Paint is another option, but unless the bike is a beater, stay away from rattle cans. Automotive paints like Imron or two-part urethanes are much tougher but require specialized knowledge, equipment, and a controlled environment to apply. The painted frame will spend some time in a heated, humidity-controlled room where it will be "baked" speeding the hardening process. At room temperature, many paints can take days or weeks to reach full hardness. Some automotive body shops will do bike frames, usually the small independent guys. The big shops don't want anything to do with them as they are particularly difficult to do because of all the nooks and crannies, require the use of a detail gun, and don't bring in the money that a vehicle refinish will. If you have a friend with a body shop, sometimes you can get them to shoot a frame with the leftovers from an automotive refinish if you are willing to leave the prepped and primed frame with them until they get the right time to do it. You might have to pick from just a few colors based on recent or pending jobs. If you want your frame silver, you can have it blasted with walnut shell to give it a satin finish then clear coat it. Clear coat over polished aluminum tends to scratch and flake as there is no tooth, nor primer to help hold it to the metal.

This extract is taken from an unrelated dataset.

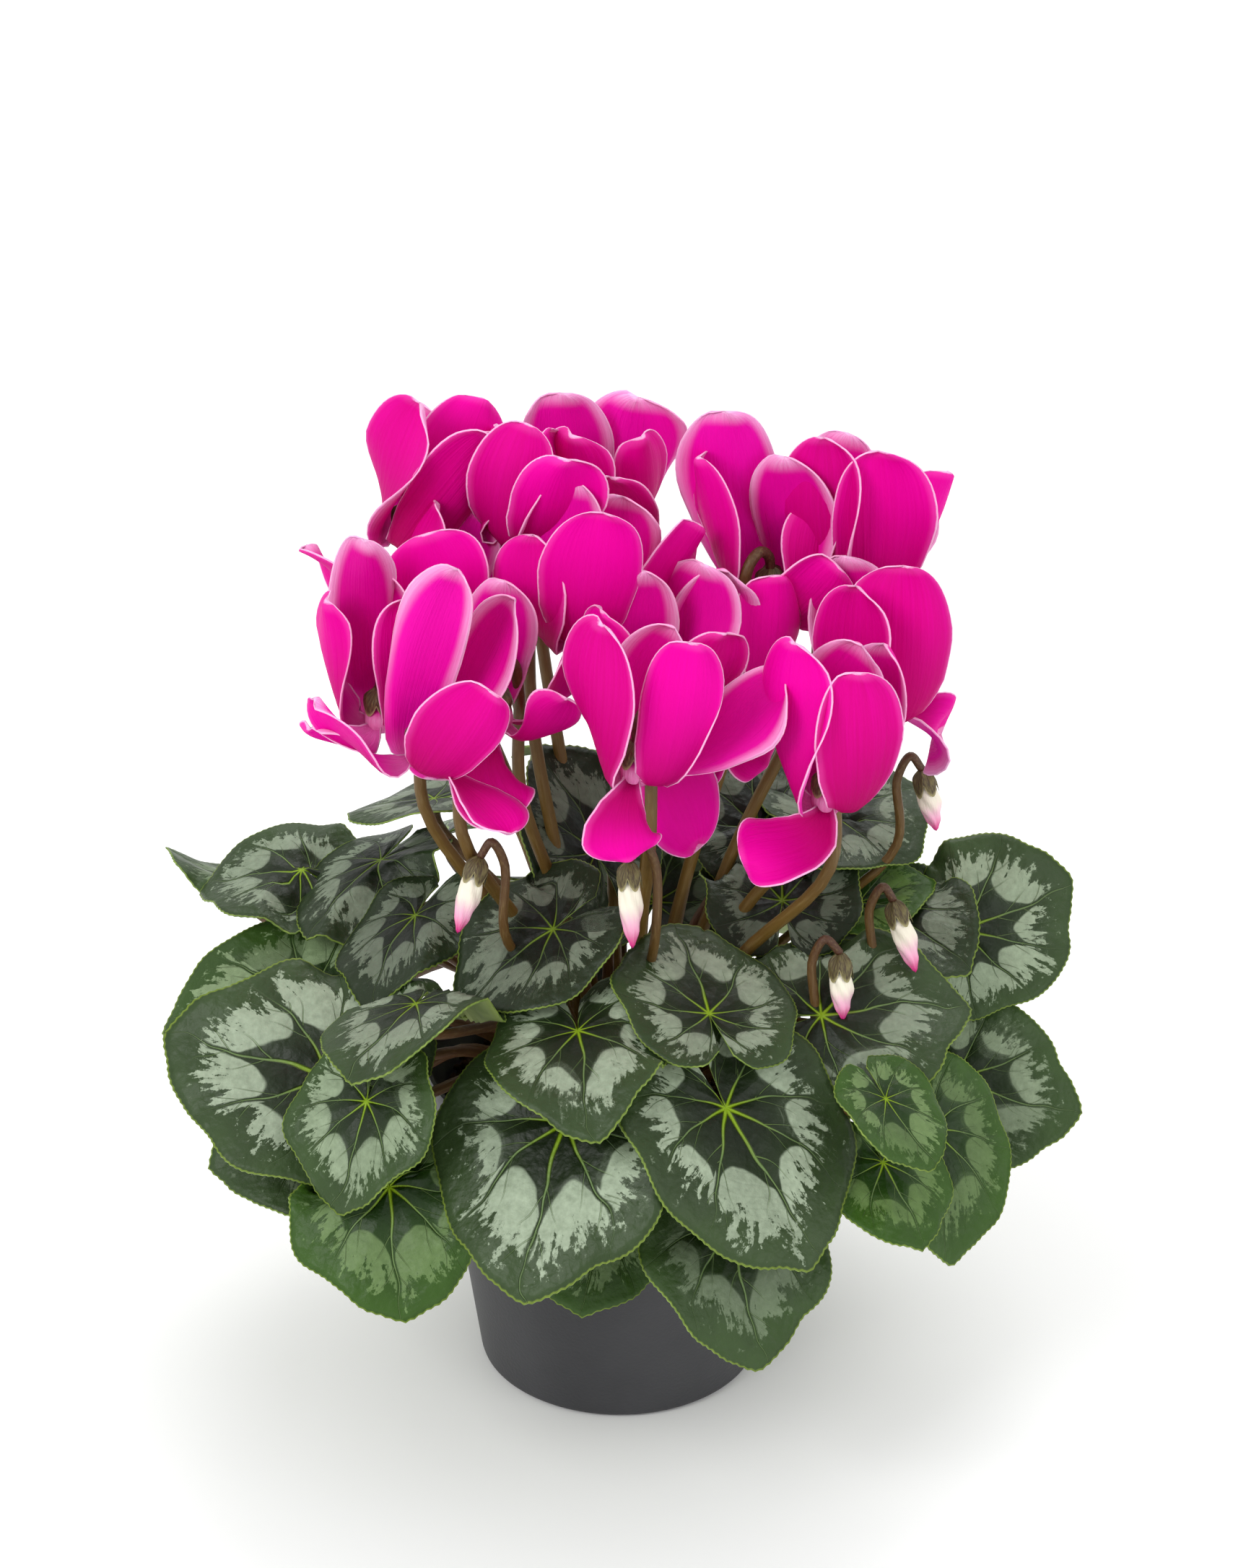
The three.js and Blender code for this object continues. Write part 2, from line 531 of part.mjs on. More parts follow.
// Whether two parts of a solid meet along an edge without being joined there
function pinched(solid) {
  const { numProp, vertProperties, triVerts } = solid.getMesh();
  const corner = (i) => vertProperties.slice(i * numProp, i * numProp + 3).join();
  const uses = new Map();
  triVerts.forEach((from, i) => {
    const to = triVerts[i % 3 === 2 ? i - 2 : i + 1];
    const edge = [corner(from), corner(to)].sort().join();
    uses.set(edge, (uses.get(edge) ?? 0) + 1);
  });
  return [...uses.values()].some((count) => count !== 2);
}

// A solid cut clear of its neighbours, less any scrap that this cuts off. The second cut takes
// out what the simplifying has moved into the neighbours that are finished.
function clearOf(solid, neighbours, finished) {
  const cut = without(solid, neighbours);
  let rest = null;
  for (const step of SIMPLIFY_STEPS) {
    const piece = largestOf(without(cut.simplify(step), finished));
    rest = largestOf(solidOf(geometryOf(piece)));
    const common = finished.reduce((sum, other) => sum + rest.intersect(other).volume(), 0);
    if (common < LEAST_OVERLAP && !pinched(rest)) break;
  }
  return rest;
}

// Inner radius of the pot's wall at a height
function insideRadius(z) {
  const body = lerp(BASE_RADIUS, BODY_RADIUS, Math.min(1, z / (POT_HEIGHT - RIM_HEIGHT)));
  return body - POT_WALL;
}

function potSolid() {
  const shoulder = POT_HEIGHT - RIM_HEIGHT;
  const profile = [
    [0, 0], [BASE_RADIUS - 1, 0], [BASE_RADIUS, 1],
    [BODY_RADIUS, shoulder], [RIM_RADIUS - 1.2, shoulder + 0.6], [RIM_RADIUS, POT_HEIGHT - 1],
    [RIM_RADIUS - 0.6, POT_HEIGHT], [RIM_RADIUS - POT_WALL, POT_HEIGHT],
    [RIM_RADIUS - POT_WALL - 1.2, shoulder + 2.5], [insideRadius(shoulder), shoulder + 0.5],
    [insideRadius(POT_FLOOR), POT_FLOOR], [0, POT_FLOOR],
  ];
  let pot = solidOf(turned(profile, POT_SIDES));
  for (let i = 0; i < DRAIN_HOLES; i++) {
    const a = 2 * Math.PI * (i + 0.5) / DRAIN_HOLES;
    const hole = new THREE.CylinderGeometry(DRAIN_RADIUS, DRAIN_RADIUS, POT_FLOOR + 4, 8)
      .rotateX(Math.PI / 2)
      .translate(DRAIN_RING * Math.cos(a), DRAIN_RING * Math.sin(a), POT_FLOOR / 2);
    pot = pot.subtract(solidOf(hole));
  }
  return pot;
}

// The soil: fills the pot, with a lumpy top and a hollow for the tuber
function soilSolid() {
  const bottomRadius = insideRadius(POT_FLOOR) - FIT - 0.4;
  const topRadius = insideRadius(SOIL_LEVEL) - FIT;
  const profile = [[0, POT_FLOOR + FIT], [bottomRadius, POT_FLOOR + FIT],
    [topRadius, SOIL_LEVEL], [topRadius * 0.72, SOIL_LEVEL], [topRadius * 0.45, SOIL_LEVEL],
    [0, SOIL_LEVEL]];
  const lumpy = moveCorners(turned(profile, 24), (x, y, z) => {
    const reach = Math.hypot(x, y) / topRadius;
    const lumps = z > SOIL_LEVEL - 1 && reach > 0.1 && reach < 0.9;
    const angle = Math.atan2(y, x);
    const lift = 0.9 * Math.sin(angle * 8 + reach * 9) + 0.6 * Math.sin(angle * 5 + reach * 20);
    return V(x, y, z + (lumps ? lift : 0));
  });
  return solidOf(lumpy).subtract(tuberSolid(FIT));
}

// Colours
const DARK_PLASTIC = { color: 0x3c3c3f, roughness: 0.55, metalness: 0 };
const EARTH = { color: 0x2b211b, roughness: 0.95, metalness: 0 };
const STALK = { color: 0x5a3b2c, roughness: 0.6, metalness: 0 };
const GREEN = { color: 0x4d6652, roughness: 0.5, metalness: 0 };
const MAGENTA = { color: 0xd10082, roughness: 0.5, metalness: 0 };
const BUD_PINK = { color: 0xe9b9cf, roughness: 0.5, metalness: 0 };

function meshOf(name, solid, look) {
  const geometry = geometryOf(solid);
  geometry.computeVertexNormals();
  const mesh = new THREE.Mesh(geometry, new THREE.MeshStandardMaterial(look));
  mesh.name = name;
  return mesh;
}

const stalks = stalkSolids(FIT);
const buds = BUDS.map((bud) => budSolid(bud));
const blooms = [];
BLOOMS.forEach((bloom, i) => {
  const before = BLOOMS.slice(0, i).map((other) => bloomSolid(other, SHEET_FIT));
  blooms.push(clearOf(bloomSolid(bloom), [...stalks, ...before], blooms));
});
const blades = [];
BLADES.forEach((blade, i) => {
  const before = BLADES.slice(0, i).map((other) => bladeSolid(other, SHEET_FIT));
  blades.push(clearOf(bladeSolid(blade), [...stalks, ...buds, ...before], blades));
});
const crown = largestOf(Manifold.union([tuberSolid(0), ...stalkSolids(0)]).simplify(0.15));

const group = new THREE.Group();
group.name = 'potted_cyclamen';
group.add(meshOf('pot', potSolid(), DARK_PLASTIC));
group.add(meshOf('soil', soilSolid(), EARTH));
group.add(meshOf('crown', crown, STALK));
BLOOMS.forEach((bloom, i) => group.add(meshOf(bloom.name, blooms[i], MAGENTA)));
BUDS.forEach((bud, i) => group.add(meshOf(bud.name, buds[i], BUD_PINK)));
BLADES.forEach((blade, i) => group.add(meshOf(blade.name, blades[i], GREEN)));

export default group;
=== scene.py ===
import math
import random

import bmesh
import bpy
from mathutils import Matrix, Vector, noise


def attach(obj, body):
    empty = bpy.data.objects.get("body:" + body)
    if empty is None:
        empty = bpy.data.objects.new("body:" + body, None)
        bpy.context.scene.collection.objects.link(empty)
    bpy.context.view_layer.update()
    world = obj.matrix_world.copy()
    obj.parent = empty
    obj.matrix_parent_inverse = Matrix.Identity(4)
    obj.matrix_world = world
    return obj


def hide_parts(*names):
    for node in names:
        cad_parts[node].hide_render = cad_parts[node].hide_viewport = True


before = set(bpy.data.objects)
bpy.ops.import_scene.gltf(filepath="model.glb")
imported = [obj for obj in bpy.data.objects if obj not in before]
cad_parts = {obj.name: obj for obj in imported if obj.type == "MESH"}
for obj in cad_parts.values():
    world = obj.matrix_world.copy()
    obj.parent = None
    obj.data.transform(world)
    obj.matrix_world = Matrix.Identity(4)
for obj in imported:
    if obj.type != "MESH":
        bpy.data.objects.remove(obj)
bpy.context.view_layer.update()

MM = 0.001
MERGE_DISTANCE = 0.001 * MM
NOISE_SEED = 11
CRUMB_SEED = 7

# Camera
CAMERA_LENS = 100
CAMERA_SENSOR = 36
CAMERA_PLACE = (-1, -1236.1, 872.3)
CAMERA_DIP = 28

# Pot
POT_HEIGHT = 115
BASE_RADIUS = 47.3
BODY_RADIUS = 61.2
RIM_RADIUS = 65
RIM_HEIGHT = 14
POT_WALL = 1.8
POT_FLOOR = 2.4
POT_STEPS = 128
DRAIN_HOLES = 6
DRAIN_RADIUS = 4.5
DRAIN_RING = 30
CREASE_ANGLE = 50

# Soil and tuber
SOIL_LEVEL = 99
SOIL_RELIEF = 1.6
SOIL_FIT = 0.35
CRUMBS = 420
TUBER_RADIUS = 27
TUBER_HALF_HEIGHT = 16
TUBER_CENTRE = 94
TUBER_LUMPS = 0.04

# Stalks
LEAF_STALK_RADIUS = 1.7
LEAF_STALK_STEPS = 24
LEAF_STALK_SIDES = 10
LEAF_STALK_SPREAD = 58
LEAF_STALK_NECK = 9
BLOOM_STALK_RADIUS = 1.9
BLOOM_STALK_STEPS = 42
BLOOM_STALK_SIDES = 12
BUD_STALK_RADIUS = 1.5
BUD_STALK_STEPS = 34
BUD_STALK_SIDES = 10
STALK_ROOT_Z = 103
STALK_FOOT_SWELL = 1.15

# Blades: angles are counted from the tip, and the sinus is the notch where the lobes meet.
# A blade pushes those under it clear, down to the push depth and out to the push edge, where
# 1 is its own edge.
BLADE_THICKNESS = 0.55
BLADE_CLEARANCE = 1.8
BLADE_PUSH_DEPTH = 16
BLADE_PUSH_EDGE = 1.3
BLADE_RINGS = 13
TEETH_PER_LENGTH = 2.2
TOOTH_DEPTH = 0.45
SINUS = 172
LOW_LEAF = 110
HIGH_LEAF = 200

# Veins: degrees between two main veins, and shares of the blade's length
VEIN_SPACING = 44
VEIN_WANDER = 34
VEIN_WIDTH = 0.017
VEIN_THINNING = 0.012
SIDE_VEIN_WIDTH = 0.007
SIDE_VEIN_STEP = 0.24

# Flowers
PETAL_THICKNESS = 0.5
PETAL_ROWS = 20
PETAL_COLUMNS = 18
PETAL_OVERLAP = 2.6
PETAL_RUFFLE = 2.0
PETAL_TURNS = [46, 113, 180, 247, 314]
PETAL_TWIST = 54
ROUND_END = 0.6
CURL_START = 0.4
TUBE_RADIUS = 4.6
TUBE_TOP = 7
SEPALS = 5
CALYX_TOP = 12.5
CALYX_RADIUS = 5.0
CALYX_LENGTH = 9

# Buds
BUD_TWIST = 2.6
BUD_FOLDS = 5
BUD_FOLD_DEPTH = 0.07
BUD_CALYX_TOP = 5.5
BUD_CALYX_RADIUS = 3.9
BUD_CALYX_LENGTH = 9.5


def lerp(a, b, t):
    return a + (b - a) * t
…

Anodizing can leave aluminum silver or can add translucent color. Finding a shop to do it is the biggest problem most of the time and it can be expensive.

Andrew R Stewart 04-25-12 09:11 PM

Painting a frame is easy. Doing a nice looking and durable job is A LOT more involved. As a start any paint you can use (given that you have to ask and don't do painting already) won't be as durable as the factory job. Step one is removing the original paint. You can mechanically remove or chemically. On the large smooth sections (the majority of the tube) you can sand or scrape off paint pretty quickly. Around the joints/welds you'd want to bead blast or use chemicals. Depending on the factory paint the common StripEze might not be aggressive enough, aircraft stripper is stronger but more $. Once you have the paint off then if you repaint you need to prep the surface. That's both making the surface smooth (file marks, scrapes, dings, nicks. Since this is an Alu frame stress risers are of paticular concerns), clean of grime and oils, etching it to allow the primer to get a good "bite" then primimg. Alu likes it's own primer as does many paints. make sure that the primer is compatible with both. Then you apply the actual color coats. Maybe sanding between primer or color coats to smoothen out things, like runs. Decals come next with a clear series of coats last. Then let the paint cure, heat helps to a point.


This is a messy and time consuming job to do even with rattle cans. And retail bought paint is pretty fragile. You might be better served by finding a painting service to do this. Places that do motorcycles, ATVs or indrustral equipment are where i'd look first. Auto painters rearly do good and motivated bike work. You'll find that powder coating is cheaper and usually cruder looking. Many powder coaters don't bother with primers or undercoats so do your homework here. Quality wet paint using the proper primers, colors and clears with good preperation steps is expensive, for a reason.

Leaving the Alu raw looks cool for a while but the surface will show corrosion in time. Sweat and road spray will dot it. You could have it anodized but the welds will take the process differently then the tubes.

Consider if this bike is worth this. If not then a quick and light sanding to not remove but etch the original paint (and sand through the decals removing their presence) then painting over that might be the easiest and still retaining the stock protection. Andy.

bfloyd6969 04-25-12 10:24 PM

Thanks for the detailed replies, guys - much appreciated! I figured it would be alot of work but I really had no idea of all that was involved, nor the different choices I had. From the sounds of things, and considering the cost of the bike, I think the repaint over preped, old original paint might be my best option. I don't know the quality of Kinesis aluminum, but I know from the price I paid for the bike complete, it is not like a precious steel or TI frame. Thanks for the help and advice.